For the present study, hourly data of concentrations of the atmospheric pollutants CO, PM₁₀, PM_2.5 (fine-mode particle matter), NO₂, O₃, and SO₂, monitored by Companhia Ambiental do Estado de São Paulo(CETESB) between 2005 and 2017 were used. Depending on their location and data availability,10 CETESB automatic monitoring stations were selected in the MASP: Diadema, Ibirapuera, Mauá, Osasco, Parque Dom Pedro II, Pinheiros, Santana, Santo Amaro, São Caetano do Sul, andTaboão da Serra. Data from the following surface weather variables were used: daily maximum temperature (T), relative humidity (RH), pressure (P), wind speed (WS), wind direction (WD), and solar radiation (SR), from the meteorological station of the Instituto de Astronomia, Geofísica e Ciências Atmosféricas of University of São Paulo (IAG/USP).

The hourly pollutant concentration database was reduced to a daily database, by calculating the maximum moving average value for each day. The period used to calculate the moving average varies from one pollutant to another, according to procedures established by the WHO (World Health Organization) (

Table 1. Primary air-quality standards established by the World Health Organization (WHO) for various pollutants.

	Averaging Period	WHO
PM10	24h	50 µg/m3
O3	8 h	100 µg/m3
CO	8h	-
SO2	24h	20 µg/m3
NO2	1h	200 µg/m3

). The time series of meteorological variables were also reduced, calculating daily averages and maximums of T, P, and WS.

The following criteria have been used to define and identify PEE: (i) events that occurred at least in 50% of the air-quality monitoring stations chosen for this study (being 10 stations in total) and, (ii) among the events that met the first criterion, those with a duration equal to or greater than five days, which correspond to the 80% percentile of the event duration distribution. A total 71 PEE were selected.

3. Results

Considering the daily database between 2005 and 2017, using the WHO air-quality standard and the previously mentioned criteria for the identification of PEE, 71 events were identified. It was observed that the maximum concentration of PM₁₀ during the episodes occurred in the final days of such persistent events, suggesting a progressive increase of pollution. Thus, such days of maximum concentration were defined in this study as peak days.

To determine the average behavior of pollutants and surface weather variables during the temporal evolution of persistent episodes, days before the beginning of the events, peak days (days of maximum concentration of PM₁₀) and days after the end of the events were considered. Figure 1 shows the average behavior of pollutants associated with persistent events. For peak days, there was an increase in the concentrations of all pollutants, but with variable intensity. In the previous days, PM₁₀ already reached some concentration records above the standard recommended by the WHO (50 μg m⁻³). On peak days this situation worsened, so that its median increased by 60%, and was above the WHO standard.

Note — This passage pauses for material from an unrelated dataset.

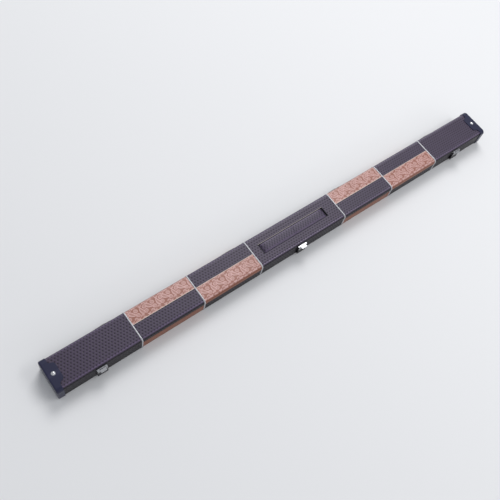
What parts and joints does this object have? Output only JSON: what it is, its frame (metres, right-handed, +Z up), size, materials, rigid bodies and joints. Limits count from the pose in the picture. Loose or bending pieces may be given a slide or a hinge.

PM_2.5 showed a behavior similar to PM₁₀.In the previous days, concentrations above the WHO standard were already observed, worsening the situation on peak days, with an increase of PM_2.5median by approximately 66%, above the WHO standard. The concentrations of the pollutants SO₂, NO₂, and CO increased during the selected events but remained within the WHO standard in most cases. Among these pollutants, it can be observed that SO₂ was the least altered, since its median concentration increased by only 30% during the events. For the O₃ concentrations there was an increase of its median on peak days, but in the three periods analyzed, most of its observations remained below the WHO standard.

Figure 2 shows the average behavior of the following surface weather variables: T, SR, RH, WS, and P. With the beginning of the events, there was an increase in the surface T, which reached its median of 28°C during the peak. The same behavior occurred for SR, but with less intensity. However, it is observed that for RH, WS, and P there was a decreasing behavior on peak days. For peak days a predominance of northwest surface winds was observed.

For the days after the events, T and SR decreased, while RH increased, with its median reaching 83%. The same occurred for WS, with an increase in its median of 0.4 m/s.

4. Discussion

It was observed that the beginning of PEE coincides with changes in surface weather variables that suggest unfavorable conditions for dispersion, possibly explained by favorable weather conditions for its accumulation, associated with atmospheric stability. This weather scenario contributed to the gradual increase in concentrations of PM₁₀ and thus to the beginning of the persistent events. With the gradual increase of PM₁₀ concentrations, it was observed that its maximum concentration occurred in the final days of the persistent events, defined in this study as peak days. On these peak days, behaviors such as increased T, decreased RH and WS, and winds with the predominantly northwest direction were observed, thus indicating a prefrontal scenario for such peak days. Winds from the northwest may also suggest transporting PM₁₀ from the interior of São Paulo State. During the peak, there was also an increase in concentrations of pollutants such as PM_2.5, O₃, CO, NO₂, and CO compared to the days before the start of the persistent events. Thus, it was observed that the meteorological scenario influences and shapes the air quality, which can influence both the accumulation and the emission of pollutants in the atmosphere.

5. Conclusions

This study analyzed the average behavior of surface meteorological variables and pollutant concentrations in the evolution of 71 persistent events of PM₁₀ exceedance between the years 2005 and 2017 in the MASP. Thus, the definition and identification of PEE by analyzing data from 13 years of surface weather variables, bring greater consistency in the observed behavior and can relate such events to synoptic situations and weather patterns, reducing the influence of local conditions and effects. It was observed that on days of maximum concentration of PM₁₀ during the temporal evolution of persistent events, a prefrontal scenario occurred with changes in meteorological variables, such as an increase in maximum temperature, a decrease in wind speed and relative humidity, and predominant northwest wind direction. This scenario also contributed to the increase of concentrations of other pollutants in greater or lesser intensity, such as PM_2,5, CO, O₃, NO₂, and SO₂.